Pessoalmente, nunca deu um tiro, claro. Mas no Chile, Vietname, Laos, Cambodja ou Angola, todos sabem bem quem foi o responsável político por inúmeros bombardeamentos sobre zonas urbanas e campos agrícolas, com todas as bombas e produtos químicos dos arsenais do Pentágono.
Em Angola nunca contaram os mortos e raramente se faziam prisioneiros. Mas a estimativa aponta para que, em 27 anos de guerra civil, tenham morrido 1 milhão de pessoas, num país que ficou arrasado. Quem viu o Kuito, por exemplo, viu tudo o que o mal pode representar.
Quando Kissinger ultrapassou a fasquia dos 100 anos de idade, uma série de artigos publicados online pelo The Guardian lembraram as pilhas imensas de cadáveres à conta das decisões de Kissinger. Ainda mal a guerra do Vietname tinha acabado (com uma derrota americana), Kissinger viria a envolver-se em Angola e foi o primeiro secretário de Estado dos EUA a visitar a África do Sul em três décadas, prestigiando o regime do apartheid na sequência do massacre do Soweto, em 1976, quando dezenas de estudantes e outros manifestantes foram abatidos a tiro pela polícia.
Nos anos 70 do século XX, a política externa dos EUA em África ficou marcada pela sobranceria racista típica dos líderes norte-americanos.
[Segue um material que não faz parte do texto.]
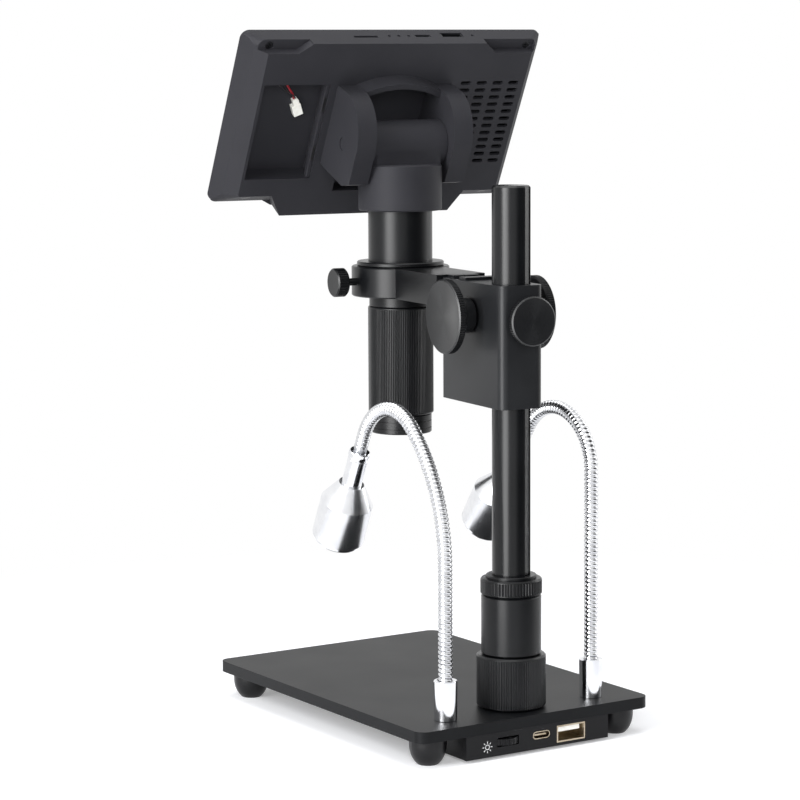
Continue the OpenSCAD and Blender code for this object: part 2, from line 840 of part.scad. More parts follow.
module rack_slide() {
    pitch = PI * gear_m;
    teeth_up = floor((arm_top - 3 - shaft_z) / pitch);
    teeth_down = floor((shaft_z - slide_z - 2) / pitch);
    color("#3b3d41")
    at_head() difference() {
        union() {
            block([-slide_w / 2, lip_y, slide_z], [slide_w / 2, slide_rear_y, arm_top]);
            block([-neck_w / 2, arm_rear_y, slide_z], [neck_w / 2, lip_y + 1, arm_top]);
            translate([0, rack_y, shaft_z]) across(slide_w) {
                for (k = [-teeth_down:teeth_up]) {
                    translate([0, k * pitch]) polygon([
                        [-dedendum - 0.1, -half_tooth(-dedendum)],
                        [addendum, -half_tooth(addendum)],
                        [addendum, half_tooth(addendum)],
                        [-dedendum - 0.1, half_tooth(-dedendum)]
                    ]);
                }
            }
        }
        block([-slide_w, pocket_front_y, pocket_z], [slide_w, pocket_rear_y, arm_top + 1]);
        for (x = [-1, 1]) {
            translate([x * arm_screw_x, pocket_front_y + 1, arm_screw_z]) rotate([90, 0, 0]) {
                cylinder(r = arm_screw_r + seat_fit, h = block_front);
            }
        }
    }
}

module focus_arm() {
    color("#2b2d31")
    at_head() difference() {
        union() {
            block([-arm_w / 2, 4 - throat, arm_z], [arm_w / 2, arm_rear_y, arm_top]);
            translate([0, -throat, arm_z]) chamfered_disc(ring_r, arm_h, 0.5);
        }
        translate([0, -throat, arm_z - 1]) cylinder(r = tube_r + run_fit, h = arm_h + 2);
        for (x = [-1, 1]) {
            translate([x * arm_screw_x, arm_rear_y + 1, arm_screw_z]) rotate([90, 0, 0]) {
                cylinder(r = arm_screw_r + seat_fit, h = 10);
            }
        }
        translate([0, -throat, ring_screw_z]) rotate([0, 90, 0]) {
            cylinder(r = ring_screw_r + run_fit, h = ring_r + 1);
        }
    }
}

module arm_screws() {
    color("#8d9196")
    at_head() for (x = [-1, 1]) {
        translate([x * arm_screw_x, pocket_front_y, arm_screw_z]) rotate([90, 0, 0]) {
            translate([0, 0, -2.4]) difference() {
                cylinder(r = 2.6, h = 2.4);
                translate([0, 0, -eps]) cylinder(r = 1.3, h = 1.4, $fn = 6);
            }
            translate([0, 0, -1]) cylinder(r = arm_screw_r, h = pocket_front_y - arm_rear_y + 8);
        }
    }
}

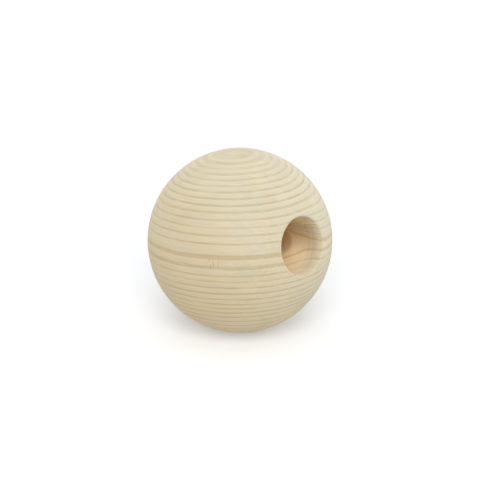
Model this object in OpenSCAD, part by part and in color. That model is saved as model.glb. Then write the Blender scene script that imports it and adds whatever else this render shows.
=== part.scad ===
// Dowel cap: a turned wooden ball with one blind bore that seats on the end of a dowel.
// The bore's axis passes through the centre of the ball. The ball is laid in the pose in
// which it lies on a bench. Millimetres, +Z up, origin at the centre of the ball.

/* [Ball] */
// Diameter of the ball
ball_d = 63.5; // [40:0.5:120]

/* [Bore] */
// Diameter of the bore, for a three-quarter inch dowel
bore_d = 19.05; // [8:0.05:28]
// Depth of the bore, from the plane of its mouth to the flat of its floor
bore_depth = 25.4; // [6:0.1:45]
// Angle by which the bore points above level
bore_rise = 11; // [-30:1:30]

/* [Edges] */
// Radius of the sanded edge round the mouth
mouth_round = 0.8; // [0.2:0.1:2]
// Diameter of the pit that the drill's centre point leaves in the floor
pit_d = 4; // [1:0.5:7]
// Full angle of that centre point
pit_angle = 90; // [60:5:140]

/* [Hidden] */
$fn = 144;
ball_r = ball_d / 2;
bore_r = bore_d / 2;
// Height of the mouth's plane and of the floor above the centre, along the bore
mouth_h = sqrt(pow(ball_r, 2) - pow(bore_r, 2));
floor_h = mouth_h - bore_depth;
pit_r = pit_d / 2;
pit_depth = pit_r / tan(pit_angle / 2);
// Centre of the round that blends the bore's wall into the ball: one radius inside each
round_r = bore_r + mouth_round;
round_h = sqrt(pow(ball_r - mouth_round, 2) - pow(round_r, 2));
// How many times further out than the ball's surface the sanding's cutter reaches
overcut = 1.5;

// Half of the bore's section, on the right of its axis: straight wall, flat floor and the
// pit of the drill's centre point
module bore_section() {
    translate([0, floor_h])
        square([bore_r, ball_r]);
    polygon([[0, floor_h - pit_depth], [pit_r, floor_h], [0, floor_h]]);
}

// What sanding takes off the corner between the bore's wall and the ball
module mouth_section() {
    reach = overcut * ball_r / (ball_r - mouth_round);
    difference() {
        polygon([
            [bore_r, round_h],
            [round_r, round_h],
            [round_r * reach, round_h * reach],
            [bore_r, round_h * reach]
        ]);
        translate([round_r, round_h])
            circle(r = mouth_round);
    }
}

// The turned ball, drilled and sanded; the bore is laid over to open towards +X
module dowel_cap() {
    color("burlywood")
        difference() {
            sphere(r = ball_r);
            rotate([0, bore_rise - 90, 180])
                rotate_extrude() {
                    bore_section();
                    mouth_section();
                }
        }
}

dowel_cap();
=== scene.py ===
import math

import bpy
import numpy as np
from mathutils import Matrix


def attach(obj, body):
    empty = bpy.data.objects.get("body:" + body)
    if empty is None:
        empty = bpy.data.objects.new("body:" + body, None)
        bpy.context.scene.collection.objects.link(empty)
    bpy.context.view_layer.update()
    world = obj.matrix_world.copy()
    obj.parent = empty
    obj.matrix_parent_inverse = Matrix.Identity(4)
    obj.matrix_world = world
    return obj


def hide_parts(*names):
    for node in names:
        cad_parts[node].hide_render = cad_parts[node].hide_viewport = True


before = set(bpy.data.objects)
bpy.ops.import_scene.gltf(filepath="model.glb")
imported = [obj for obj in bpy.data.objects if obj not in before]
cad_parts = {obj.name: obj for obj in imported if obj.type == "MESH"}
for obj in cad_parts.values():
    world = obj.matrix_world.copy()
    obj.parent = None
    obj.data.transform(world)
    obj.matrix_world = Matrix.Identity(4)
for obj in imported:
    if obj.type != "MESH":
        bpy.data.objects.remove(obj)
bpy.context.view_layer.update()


# ---- The turned ball --------------------------------------------------------------
# The whole part is one piece of pine: a ball turned between centres, drilled from one
# side for a dowel, and sanded all over, which also takes the corner off the mouth.
# Lengths are in millimetres until the mesh is made.

BALL_R = 31.75
BORE_R = 9.525
BORE_DEPTH = 25.4
BORE_RISE = math.radians(11.0)
MOUTH_ROUND = 0.8
PIT_R = 2.0
PIT_DEPTH = 2.0
SHARP_CORNER = math.radians(30.0)

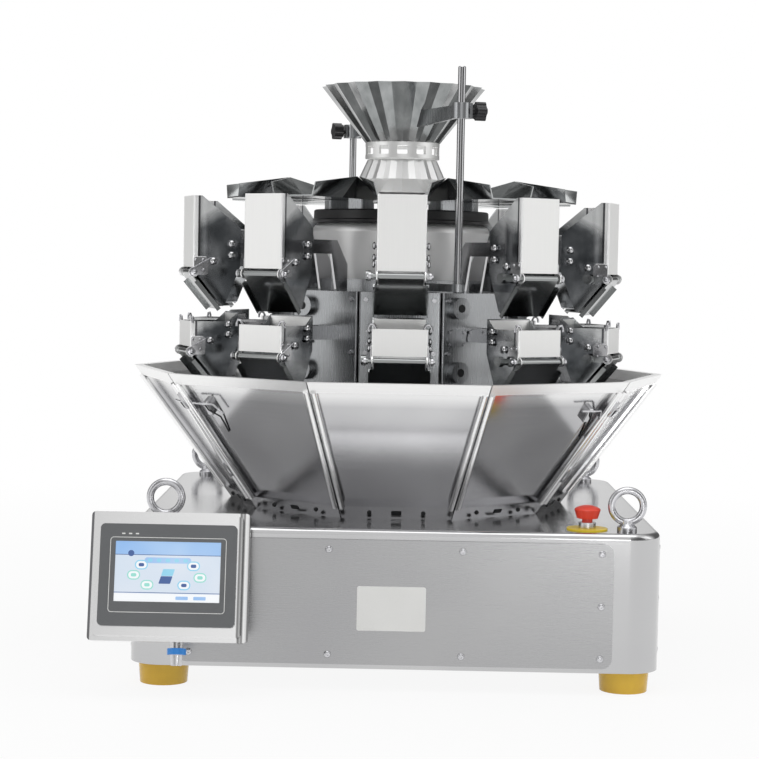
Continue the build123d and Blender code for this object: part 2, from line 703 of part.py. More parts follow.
def make_hopper(face_r, reach, width, top_z, lip, back_z, hinge_z):
    """One hopper of folded sheet, open at its top and at its slanted foot, with an ear for each hinge pin."""
    hinge = (face_r - HINGE_IN, hinge_z)
    back_r = face_r - reach
    waist_z = hinge_z + HOPPER_WAIST
    sill_z = hinge_z + HINGE_EAR_R
    foot_r, foot_z = on_gate(hinge, GATE_LENGTH, HOPPER_EDGE - HOPPER_FOOT)
    with BuildPart() as hopper:
        with BuildSketch(Plane.XZ):
            Polygon(
                (face_r, top_z), (face_r - lip, top_z), (back_r, back_z), (back_r, waist_z), (foot_r, foot_z),
                on_gate(hinge, GATE_LENGTH, HOPPER_EDGE), on_gate(hinge, 0, HOPPER_EDGE), (face_r, sill_z),
                align=None,
            )
        extrude(amount=width / 2, both=True)
        fillet(hopper.edges().filter_by(Axis.Z).group_by(Axis.X)[-1], HOPPER_BEND)
        with BuildSketch(Plane.XZ):
            with Locations(hinge):
                Circle(HINGE_EAR_R)
        extrude(amount=width / 2, both=True)
        with BuildSketch(Plane.XZ):
            Polygon(
                (face_r - SHEET, top_z + reach), (back_r + SHEET, top_z + reach), (back_r + SHEET, waist_z),
                (foot_r + SHEET, foot_z), (foot_r + SHEET, foot_z - reach), (face_r + reach, foot_z - reach),
                (face_r + reach, sill_z), (face_r - SHEET, sill_z), align=None,
            )
        extrude(amount=width / 2 - SHEET, both=True, mode=Mode.SUBTRACT)
        with BuildSketch(Plane.XZ):
            with Locations(hinge):
                Circle(PIN_R + PIN_FIT)
        extrude(amount=width, both=True, mode=Mode.SUBTRACT)
    return hopper.part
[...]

Brancos que, na sua própria terra, mantinham políticas segregacionistas.
Na Ásia não foi melhor. Kissinger deu luz verde ao golpe que levou Suharto ao poder na Indonésia e autorizou a invasão de Timor-Leste, com as consequências que a História não esquece: milhões de mortos nas perseguições políticas na Indonésia e o genocídio do povo timorense durante a ocupação de Timor-leste.
Quando celebrou o seu 100º aniversário, em 27 de maio, os convidados compareceram vestidos a rigor para uma gala à porta fechada na Biblioteca Pública de Nova York, com a presença de pessoas como o secretário de Estado, Antony Blinken, e o diretor da CIA, William Burns.
Mesmo os políticos que não foram convidados para a festa, espalharam pelo mundo palavras de elogio ao diplomata e político. Palavras de circunstância, inspiradas por obscuros interesses pessoais ou políticos. Na verdade, o que sobrou das políticas implementadas por Kissinger é insensibilidade para com as pessoas mais indefesas do mundo.
Não podemos deixar de referir que Kissinger era judeu. E, como tal, apoiou sempre todas as políticas agressoras de Israel. O que hoje se passa na Palestina também tem a assinatura de Kissinger, quando mais não seja pelos precedentes de impunidade só possíveis com a anuência dos EUA. Israel nunca cumpriu com as resoluções das Nações Unidas, nunca deixou de ter uma política expansionista, tornou-se numa potência militar com capacidade nuclear.
Agora que morreu, devem estar a pensar em erguer uma estátua de Kissinger numa praça qualquer de Jerusalém.